Gabriella Safran, "Jewishness, Voice, Comedy, and Space,'' in conversation with Jonathan Rosa
October 25 | 12:00-1:30pm | CCSRE Conference Room (Building 360)
Faculty Seminar Series
Literary historian Gabriella Safran and linguistic anthropologist Jonathan Rosa came together in conversation over comedic performance and the thematized Jewish voice. Through film clips and text, they ask how recent English-language renditions of comic Jewish voices relate to earlier Yiddish and Russian renditions, positing that that speech style can be identified as Jewish in certain spaces at certain times.

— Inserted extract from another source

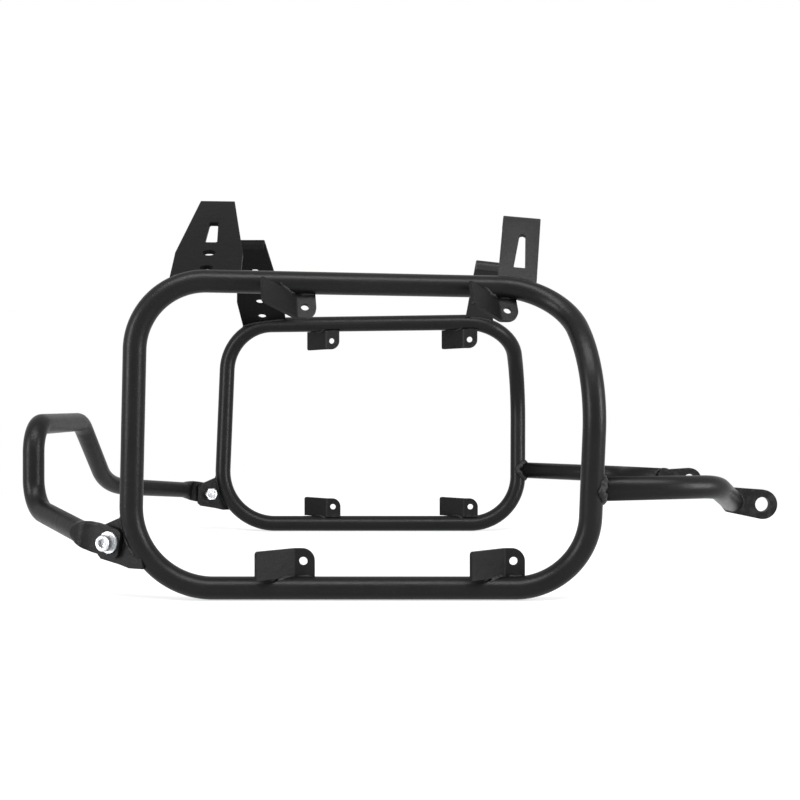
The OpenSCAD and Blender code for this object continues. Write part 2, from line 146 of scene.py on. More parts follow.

Joseph Gone, "Re-Counting Coup: Communicating Indigenous Vitality in the Age of Historical Trauma," in conversation with Shashank V. Joshi
October 18 | 12:00-1:30pm | CCSRE Conference Room (Building 360)
Faculty Seminar Series
Gone describes the historical functions of Aaniih-Gros Ventre war narratives and coup tales, including their role in conveying life or vitality. Through comparative consideration of the “trauma narrative” with the “coup tale,” he presented an important approach to cultivating American Indian community resilience that does not invoke the discourse of vulnerability.